I woke up this morning to a text message. I opened several applications before getting out of bed. Oh, and I answered that text message. At work, I turn on Spotify while I get blasted with e-mails, text messages, phone calls (one ear bud in while on the phone. Come on, you do it too). I get a second to take a break, so I pop open some social media apps and maybe take a peek at the news. I’m annoyed by the advertisements I’m forced to look at and listen to. I’m also annoyed by most of the vapid content. When I get home from work I usually open those same apps. I might check the news at dinner. My applications are once again draining battery before bed.
We are plugged in. No Doubt about it. We demand constant connectivity. But at what cost? My wife and I worry about our three daughters who are fluent in IOS and Netflix. We worry about ourselves for that matter. I’m not generally one to concern myself with limiting my connectivity, but I see the validity in concerns regarding this topic. It was something my wife said in passing that really grabbed my attention. She said something rather profound. She said we are too busy for God. Her comment hit me square in the face. She was right. I sometimes struggle to find 15 minutes to pray or study scripture between all of my electronic “responsibilities.” When I say responsibilities, I mean a bunch of unnecessary social media and superfluous browsing. Let’s toss television in the mix as well. Take the sum total of time you spend interacting with applications, web, media, etc. Now take the sum total of time you spend praying, reading scripture, reading in general, having a face to face with a real human (Skype and FaceTime don’t count). Which sum is greater? I would venture to guess the media heap towers above the pitiful real life heap. We, collectively, are too busy for God.
I am hypocritical as heck and realize the inherent irony in ranting about media on a blog platform. In fact, I was just laughing with someone about the current anti social media trend being propagated on social media. I just can’t take it seriously. My intent is not to dissuade you from social media or anything else for that matter. My point is simply to tell you God misses you. Don’t lose him in the demands of the 21st century. Know that no one needs admonition more than I do. I am guilty. I have developed a strange, obligatory sense of loyalty to my applications and social media platforms. Sometimes I don’t even want to but do out of a sense of obligation. I don’t want to read the news, but I habitually find myself opening several different news applications multiple times per day. Yep, Donald Trump is still in the news and North Korea continues to spew rhetoric. I open Facebook, Instagram and a bunch of other apps with mechanical determination. The very last thing I want to see is a picture of your dinner, but there I am, time and time again, looking at your dinner. It’s nothing personal and is my own fault. I’m sure your dinner was excellent. It’s just that constant thrumming of information has the potential to blot out God. It can steal our peace.

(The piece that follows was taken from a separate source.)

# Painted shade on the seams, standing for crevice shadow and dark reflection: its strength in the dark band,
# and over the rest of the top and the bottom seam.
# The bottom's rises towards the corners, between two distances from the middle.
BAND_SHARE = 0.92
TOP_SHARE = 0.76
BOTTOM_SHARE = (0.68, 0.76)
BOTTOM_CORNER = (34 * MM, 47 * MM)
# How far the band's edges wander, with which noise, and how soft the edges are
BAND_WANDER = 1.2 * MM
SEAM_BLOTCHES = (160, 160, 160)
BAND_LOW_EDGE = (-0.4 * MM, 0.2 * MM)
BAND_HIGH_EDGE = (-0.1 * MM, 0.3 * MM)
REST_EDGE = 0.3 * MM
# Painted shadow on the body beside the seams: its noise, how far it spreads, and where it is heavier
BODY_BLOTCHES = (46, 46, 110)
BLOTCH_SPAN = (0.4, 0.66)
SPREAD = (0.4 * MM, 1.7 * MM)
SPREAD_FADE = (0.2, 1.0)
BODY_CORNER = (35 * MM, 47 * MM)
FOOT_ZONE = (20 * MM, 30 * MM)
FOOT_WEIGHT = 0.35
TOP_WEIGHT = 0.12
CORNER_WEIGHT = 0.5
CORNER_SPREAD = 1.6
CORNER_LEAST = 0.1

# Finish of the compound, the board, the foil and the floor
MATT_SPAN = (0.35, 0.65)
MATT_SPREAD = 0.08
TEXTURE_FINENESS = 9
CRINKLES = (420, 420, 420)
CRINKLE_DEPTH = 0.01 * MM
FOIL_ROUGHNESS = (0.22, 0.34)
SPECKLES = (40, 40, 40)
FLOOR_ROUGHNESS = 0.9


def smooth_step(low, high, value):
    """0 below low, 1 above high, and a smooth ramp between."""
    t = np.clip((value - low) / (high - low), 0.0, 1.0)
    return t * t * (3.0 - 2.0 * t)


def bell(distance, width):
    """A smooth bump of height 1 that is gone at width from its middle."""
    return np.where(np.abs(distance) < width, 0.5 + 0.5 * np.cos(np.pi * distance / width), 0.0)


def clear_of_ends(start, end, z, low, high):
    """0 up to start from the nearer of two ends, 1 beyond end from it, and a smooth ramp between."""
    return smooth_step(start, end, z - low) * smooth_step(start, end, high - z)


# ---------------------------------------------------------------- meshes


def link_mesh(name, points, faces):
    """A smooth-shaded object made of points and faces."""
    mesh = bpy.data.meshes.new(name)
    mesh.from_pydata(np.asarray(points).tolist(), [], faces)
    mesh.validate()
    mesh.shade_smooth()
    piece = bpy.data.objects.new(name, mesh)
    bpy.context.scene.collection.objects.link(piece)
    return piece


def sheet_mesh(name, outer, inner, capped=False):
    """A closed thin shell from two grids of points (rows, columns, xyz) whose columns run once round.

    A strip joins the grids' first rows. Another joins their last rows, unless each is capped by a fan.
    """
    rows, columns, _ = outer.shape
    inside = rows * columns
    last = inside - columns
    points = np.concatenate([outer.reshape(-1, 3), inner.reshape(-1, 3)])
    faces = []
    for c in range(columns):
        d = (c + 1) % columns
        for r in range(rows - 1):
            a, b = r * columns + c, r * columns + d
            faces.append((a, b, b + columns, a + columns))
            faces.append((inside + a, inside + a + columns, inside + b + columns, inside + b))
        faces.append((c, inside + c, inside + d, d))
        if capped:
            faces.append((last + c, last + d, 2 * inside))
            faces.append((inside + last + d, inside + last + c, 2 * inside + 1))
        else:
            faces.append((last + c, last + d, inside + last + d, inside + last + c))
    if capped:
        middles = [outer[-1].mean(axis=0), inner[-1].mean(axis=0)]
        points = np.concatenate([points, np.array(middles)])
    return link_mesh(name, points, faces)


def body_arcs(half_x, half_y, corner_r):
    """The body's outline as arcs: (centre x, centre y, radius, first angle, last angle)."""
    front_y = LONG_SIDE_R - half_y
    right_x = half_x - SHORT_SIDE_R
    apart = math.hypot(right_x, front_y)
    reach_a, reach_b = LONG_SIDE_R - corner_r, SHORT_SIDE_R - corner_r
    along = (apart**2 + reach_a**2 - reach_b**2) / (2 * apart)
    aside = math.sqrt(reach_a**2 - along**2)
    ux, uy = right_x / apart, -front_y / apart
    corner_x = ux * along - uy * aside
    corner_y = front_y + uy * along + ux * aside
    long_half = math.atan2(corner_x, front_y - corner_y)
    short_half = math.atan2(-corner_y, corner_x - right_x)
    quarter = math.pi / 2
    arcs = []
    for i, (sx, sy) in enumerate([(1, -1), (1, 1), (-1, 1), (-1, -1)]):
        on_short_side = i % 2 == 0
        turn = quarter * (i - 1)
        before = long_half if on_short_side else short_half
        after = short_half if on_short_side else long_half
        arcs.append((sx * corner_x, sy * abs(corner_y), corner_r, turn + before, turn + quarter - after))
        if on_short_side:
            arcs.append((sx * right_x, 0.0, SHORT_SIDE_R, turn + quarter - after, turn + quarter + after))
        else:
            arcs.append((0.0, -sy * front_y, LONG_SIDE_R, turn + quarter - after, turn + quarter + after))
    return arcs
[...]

“It’s just that constant thrumming of information has the potential to blot out God. It can steal our peace.”
It caused me to shudder when I asked myself why I don’t have that sense of obligation to God. If someone were to ask where my sense of obligation resided, I would arrogantly and falsely tell them it was with God. In my heart that’s true, but my lifestyle sheepishly suggests otherwise. A rock solid relationship with Jesus can become a pretentious charade with frightening ease. Intentions remain intentions until actualized. What crushes me is that we, as believers, so easily become complacent. We don’t notice the sneaky, subtle devices that tear us away from God. I have a bible app on the home page of my phone, but I guarantee I access this application far less than other applications I’m addicted! It hurts, but I’m man enough to admit it. I love God. I will follow him endlessly. I love when he whispers to me and tells me how stupid I am and then loves me regardless. It is astonishing how easily we allow the most important things in our lives to be truncated by those passing whims and unnecessary pleasures.
But, as it is written,
“What no eye has seen, nor ear heard,
nor the heart of man imagined,
what God has prepared for those who love him”
(1 Corinthians 2:9 ESV)
What better tool of the enemy than to diminish this free gift with the mundane masquerading as something important? We live in a society that is too busy for God, but we’re not. Even if it takes a second, we’re not. We’re really not. God’s love overshadows and blots out the mundane. All he asks is that we allow him into our lives. This is not a call to boycott social media or technology. I love technology (especially Apple). But I for one want to miss those pictures of your dinner because I’m paying attention to my kids or having a conversation with Jesus. We are not too busy for God. God is lovely and worthy of our time and obligation. I want the amount of sincerity in my voice to rattle the person who asks me what I’m obligated to. GOD!